Afghan president calls for Eid cease-fire, Taliban to reply
KABUL, Afghanistan — Afghan President Ashraf Ghani has called for a conditional cease-fire with Taliban insurgents for the duration of the Eid al-Adha holiday.
President Ghani made the announcement Sunday during celebrations of the 99th anniversary of Afghanistan’s independence in the capital Kabul.
“The cease-fire should be observed from both sides, and its continuation and duration also depend on the Taliban’s stand,” Ghani stressed. He added that should the Taliban agree, it would be observed over Monday and Tuesday, the Eid holidays. He said he hoped extensions could also be agreed upon to make it last until Nov. 20, which will mark the birth anniversary of Prophet Muhammad.
The Taliban did not immediately respond to the announcement.
The government had previously announced a cease-fire with the Taliban during the Eid al-Fitr holiday in June. The Taliban accepted that three-day cease-fire, but later rejected a call by the president to extend it.
President Ghani’s call comes just a day after the leader of the Afghan Taliban said that there will be no peace in Afghanistan as long as the “foreign occupation” continues, reiterating the group’s position that the country’s 17-year war can only be brought to an end through direct talks with the United States.
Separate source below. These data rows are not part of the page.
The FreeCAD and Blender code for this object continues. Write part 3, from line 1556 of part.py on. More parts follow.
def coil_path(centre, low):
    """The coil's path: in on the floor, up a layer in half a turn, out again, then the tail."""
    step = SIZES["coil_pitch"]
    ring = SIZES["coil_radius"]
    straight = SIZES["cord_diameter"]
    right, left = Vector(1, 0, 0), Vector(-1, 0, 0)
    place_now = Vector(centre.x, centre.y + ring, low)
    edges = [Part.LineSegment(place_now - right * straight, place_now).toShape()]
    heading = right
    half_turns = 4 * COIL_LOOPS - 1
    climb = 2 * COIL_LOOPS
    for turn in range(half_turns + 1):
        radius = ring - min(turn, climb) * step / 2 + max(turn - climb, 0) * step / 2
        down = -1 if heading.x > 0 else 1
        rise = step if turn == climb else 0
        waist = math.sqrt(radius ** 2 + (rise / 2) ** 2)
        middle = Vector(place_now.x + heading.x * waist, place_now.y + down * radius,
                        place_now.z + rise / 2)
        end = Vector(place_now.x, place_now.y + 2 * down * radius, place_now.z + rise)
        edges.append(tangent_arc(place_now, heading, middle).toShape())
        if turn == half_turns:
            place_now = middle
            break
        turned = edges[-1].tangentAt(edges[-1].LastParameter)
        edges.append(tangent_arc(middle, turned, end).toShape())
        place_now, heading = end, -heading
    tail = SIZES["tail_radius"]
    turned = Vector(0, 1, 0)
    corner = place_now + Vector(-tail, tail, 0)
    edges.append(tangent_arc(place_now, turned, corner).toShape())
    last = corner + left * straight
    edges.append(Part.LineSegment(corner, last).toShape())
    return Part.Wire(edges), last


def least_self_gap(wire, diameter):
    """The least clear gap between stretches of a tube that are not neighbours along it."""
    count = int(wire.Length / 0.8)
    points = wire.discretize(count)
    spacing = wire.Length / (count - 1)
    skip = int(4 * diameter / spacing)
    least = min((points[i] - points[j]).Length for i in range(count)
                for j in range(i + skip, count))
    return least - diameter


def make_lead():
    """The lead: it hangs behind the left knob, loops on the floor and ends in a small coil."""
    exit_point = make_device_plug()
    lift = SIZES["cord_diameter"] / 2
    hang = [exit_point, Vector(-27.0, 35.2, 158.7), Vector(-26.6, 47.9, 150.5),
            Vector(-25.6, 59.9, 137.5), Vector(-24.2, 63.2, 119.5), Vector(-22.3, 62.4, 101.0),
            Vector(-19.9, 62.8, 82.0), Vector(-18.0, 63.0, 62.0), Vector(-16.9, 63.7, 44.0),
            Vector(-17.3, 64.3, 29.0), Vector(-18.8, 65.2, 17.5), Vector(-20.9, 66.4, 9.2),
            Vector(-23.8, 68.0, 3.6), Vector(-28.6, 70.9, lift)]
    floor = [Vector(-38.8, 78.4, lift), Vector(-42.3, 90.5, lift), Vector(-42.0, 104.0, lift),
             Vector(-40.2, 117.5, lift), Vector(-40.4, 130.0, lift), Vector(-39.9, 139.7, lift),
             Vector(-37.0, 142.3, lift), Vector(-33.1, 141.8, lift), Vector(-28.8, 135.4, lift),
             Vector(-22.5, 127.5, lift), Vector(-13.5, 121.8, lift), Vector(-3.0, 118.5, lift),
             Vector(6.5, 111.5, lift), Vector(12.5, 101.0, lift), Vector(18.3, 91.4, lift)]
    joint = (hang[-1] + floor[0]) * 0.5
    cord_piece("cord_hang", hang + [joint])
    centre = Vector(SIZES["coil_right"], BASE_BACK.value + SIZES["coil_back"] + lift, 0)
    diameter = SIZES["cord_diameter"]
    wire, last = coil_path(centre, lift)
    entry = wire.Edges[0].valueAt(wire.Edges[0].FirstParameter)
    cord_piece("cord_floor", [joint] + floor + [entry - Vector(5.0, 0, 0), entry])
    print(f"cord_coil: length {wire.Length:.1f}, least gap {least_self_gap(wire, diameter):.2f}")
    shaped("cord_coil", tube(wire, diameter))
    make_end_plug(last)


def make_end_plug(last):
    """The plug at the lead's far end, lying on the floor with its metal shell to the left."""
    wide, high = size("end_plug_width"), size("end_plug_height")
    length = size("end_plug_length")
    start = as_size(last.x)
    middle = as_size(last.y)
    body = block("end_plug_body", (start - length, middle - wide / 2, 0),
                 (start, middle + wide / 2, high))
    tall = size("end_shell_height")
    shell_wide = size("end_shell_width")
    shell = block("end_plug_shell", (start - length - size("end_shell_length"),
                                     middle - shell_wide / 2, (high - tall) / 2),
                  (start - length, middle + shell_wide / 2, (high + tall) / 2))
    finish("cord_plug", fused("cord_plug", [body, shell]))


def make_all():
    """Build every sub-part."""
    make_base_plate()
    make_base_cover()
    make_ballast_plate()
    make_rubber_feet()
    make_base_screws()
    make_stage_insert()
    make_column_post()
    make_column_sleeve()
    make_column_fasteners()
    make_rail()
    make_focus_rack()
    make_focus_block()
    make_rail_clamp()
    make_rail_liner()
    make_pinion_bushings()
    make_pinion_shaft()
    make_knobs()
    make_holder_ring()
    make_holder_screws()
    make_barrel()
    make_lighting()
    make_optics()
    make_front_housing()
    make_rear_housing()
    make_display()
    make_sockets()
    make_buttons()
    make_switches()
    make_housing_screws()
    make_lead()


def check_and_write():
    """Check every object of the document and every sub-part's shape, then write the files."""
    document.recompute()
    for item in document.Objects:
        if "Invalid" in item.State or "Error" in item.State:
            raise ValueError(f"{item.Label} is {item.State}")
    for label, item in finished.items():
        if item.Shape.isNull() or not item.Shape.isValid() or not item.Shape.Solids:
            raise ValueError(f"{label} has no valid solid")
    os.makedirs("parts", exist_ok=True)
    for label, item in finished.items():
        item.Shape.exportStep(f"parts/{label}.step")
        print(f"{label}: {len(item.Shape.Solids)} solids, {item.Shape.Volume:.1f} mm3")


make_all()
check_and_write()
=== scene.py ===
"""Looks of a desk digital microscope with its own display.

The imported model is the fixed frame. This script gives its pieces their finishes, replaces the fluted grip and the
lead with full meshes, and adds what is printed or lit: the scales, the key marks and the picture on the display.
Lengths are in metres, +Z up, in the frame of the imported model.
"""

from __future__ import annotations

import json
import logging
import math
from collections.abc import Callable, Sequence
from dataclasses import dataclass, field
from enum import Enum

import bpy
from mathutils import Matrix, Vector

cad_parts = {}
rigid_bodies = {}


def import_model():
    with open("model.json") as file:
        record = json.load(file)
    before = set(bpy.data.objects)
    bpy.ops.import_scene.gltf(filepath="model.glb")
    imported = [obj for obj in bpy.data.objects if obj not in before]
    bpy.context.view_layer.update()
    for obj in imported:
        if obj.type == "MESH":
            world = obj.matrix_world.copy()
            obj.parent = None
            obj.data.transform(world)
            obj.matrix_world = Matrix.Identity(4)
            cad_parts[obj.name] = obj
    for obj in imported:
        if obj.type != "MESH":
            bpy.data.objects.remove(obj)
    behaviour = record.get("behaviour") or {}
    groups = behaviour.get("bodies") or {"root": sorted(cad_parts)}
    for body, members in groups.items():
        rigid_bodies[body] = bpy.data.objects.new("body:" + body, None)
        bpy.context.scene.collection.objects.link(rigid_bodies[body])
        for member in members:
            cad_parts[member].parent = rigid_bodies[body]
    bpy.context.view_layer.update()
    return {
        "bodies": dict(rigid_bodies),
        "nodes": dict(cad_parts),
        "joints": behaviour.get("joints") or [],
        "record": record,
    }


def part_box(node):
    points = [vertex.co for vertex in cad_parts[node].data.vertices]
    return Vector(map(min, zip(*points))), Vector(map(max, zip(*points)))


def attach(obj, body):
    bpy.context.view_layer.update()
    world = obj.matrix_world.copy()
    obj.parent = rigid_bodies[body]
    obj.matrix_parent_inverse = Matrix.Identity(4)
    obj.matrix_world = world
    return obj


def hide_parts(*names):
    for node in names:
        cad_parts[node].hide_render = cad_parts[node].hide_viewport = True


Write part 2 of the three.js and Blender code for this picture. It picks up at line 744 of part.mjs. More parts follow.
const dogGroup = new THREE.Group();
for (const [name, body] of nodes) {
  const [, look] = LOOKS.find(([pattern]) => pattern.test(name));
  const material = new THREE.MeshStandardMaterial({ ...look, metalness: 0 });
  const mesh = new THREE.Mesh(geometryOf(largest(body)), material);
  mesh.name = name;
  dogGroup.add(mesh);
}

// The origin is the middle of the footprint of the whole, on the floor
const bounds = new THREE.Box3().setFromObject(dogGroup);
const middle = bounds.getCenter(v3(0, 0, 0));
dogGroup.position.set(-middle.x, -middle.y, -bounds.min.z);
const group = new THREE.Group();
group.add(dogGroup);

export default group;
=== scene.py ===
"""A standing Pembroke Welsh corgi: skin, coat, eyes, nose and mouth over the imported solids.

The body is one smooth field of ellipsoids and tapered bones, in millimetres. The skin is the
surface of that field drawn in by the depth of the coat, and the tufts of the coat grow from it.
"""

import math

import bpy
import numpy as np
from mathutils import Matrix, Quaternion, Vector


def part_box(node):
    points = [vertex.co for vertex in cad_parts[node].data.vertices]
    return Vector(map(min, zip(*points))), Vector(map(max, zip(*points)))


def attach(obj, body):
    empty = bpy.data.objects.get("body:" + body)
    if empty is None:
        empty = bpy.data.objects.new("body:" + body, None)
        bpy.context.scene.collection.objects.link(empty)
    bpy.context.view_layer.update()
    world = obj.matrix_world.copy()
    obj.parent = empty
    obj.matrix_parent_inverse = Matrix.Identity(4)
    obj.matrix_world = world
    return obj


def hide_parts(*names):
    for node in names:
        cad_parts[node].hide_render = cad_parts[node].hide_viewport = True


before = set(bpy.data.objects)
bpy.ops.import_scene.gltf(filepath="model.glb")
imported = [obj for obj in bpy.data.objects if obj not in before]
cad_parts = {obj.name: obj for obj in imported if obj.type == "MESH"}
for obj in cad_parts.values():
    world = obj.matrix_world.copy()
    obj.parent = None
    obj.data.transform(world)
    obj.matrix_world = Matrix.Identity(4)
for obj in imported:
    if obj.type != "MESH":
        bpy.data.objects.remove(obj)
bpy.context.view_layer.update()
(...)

In a message released on the occasion of the Eid al-Adha holiday, Maulvi Haibatullah Akhunzadah said Saturday that the group remains committed to “Islamic goals,” the sovereignty of Afghanistan and ending the war.
The Taliban have resurged in recent years, seizing districts across the country and regularly carrying out large-scale attacks.
Earlier this month, the Taliban launched a major assault on the city of Ghazni, just 120 kilometers (75 miles) from Kabul. Afghan security forces battled the militants inside the city for five days, as the U.S. carried out airstrikes and sent advisers to help ground forces.
The battle for Ghazni killed at least 100 members of the Afghan security forces and 35 civilians, according to Afghan officials.